About a month before I had became ‘mumped’, I had, under duress from Mum, written a letter to a pen-pal association.  The association had advertised in a women’s magazine for children all around the world to become friends and thereby lead the way to world peace.  High ideals indeed.  I had written my letter, sent it off and forgotten about it until, one day about a week into my enforced imprisonment due to mumps, a letter in an airmail envelope arrived in our mailbox.


Wow!  American stamps!  Thus began my friendship with Christine who lived in Pittsburgh and also my love affair with writing letters to pen-pals.  I had pen-pals in USA, Hong Kong, Germany, France, England and New Zealand.  The letters, photos and packages came regularly.  I would race home from school each day and dash into my room, hopeful of finding a letter waiting for me on my desk.

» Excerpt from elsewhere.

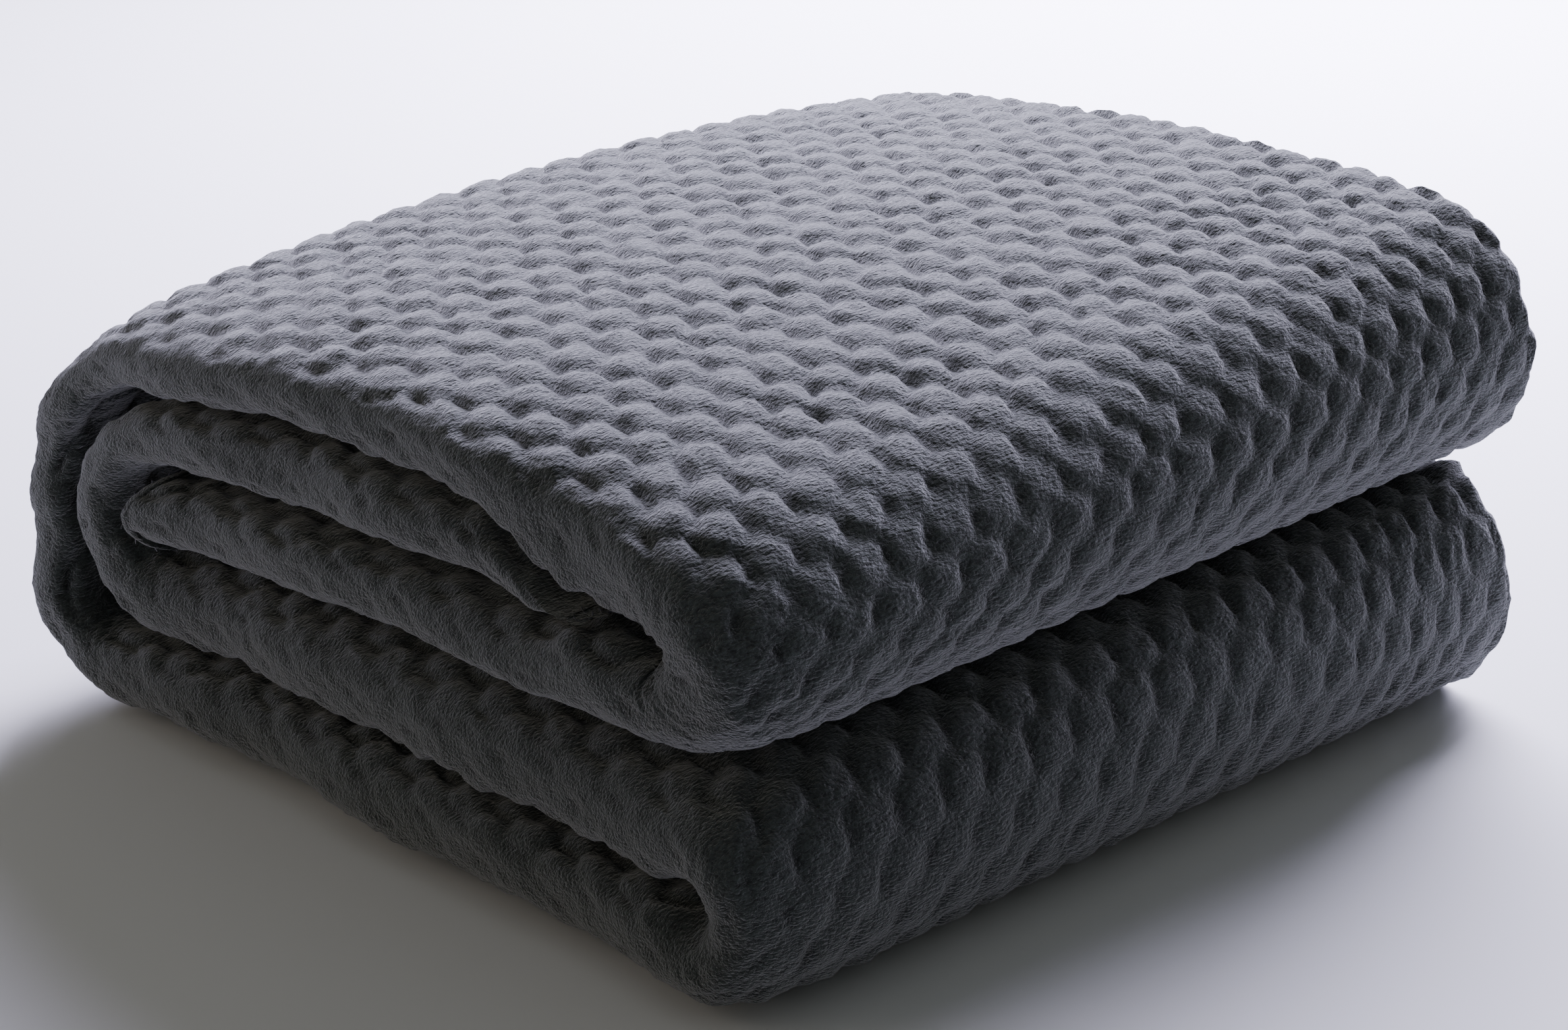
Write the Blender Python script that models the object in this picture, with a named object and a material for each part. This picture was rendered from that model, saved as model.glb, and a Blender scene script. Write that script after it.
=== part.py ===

As I grew older and began making plans for a worldwide working holiday, the pen-pals all, (yes, all of them), offered accommodation when I visited their countries.  I managed to meet up with most of them and stayed at the homes of several of them too.  It was was wonderful.

Now, I have friends all over the world thanks to the joys of the Internet and Facebook and networking.  It’s wonderful too but I have to say that the thrill of receiving a proper letter is far greater than the pleasure of opening an email.  That has its pleasures too, don’t get me wrong, but the physical nature of the proper letter is something special.  I really enjoy the sending and receiving of Christmas cards for that very reason. The holding in my hands of a message of greeting and affection that was actually touched by the sender – the connection – the distance physically travelled.  It is something truly special in this age of instant communication.

When I was a kid, life moved at a slower pace and, whilst I absolutely adore the ease and speed of technological communication, sometimes I miss receiving proper letters.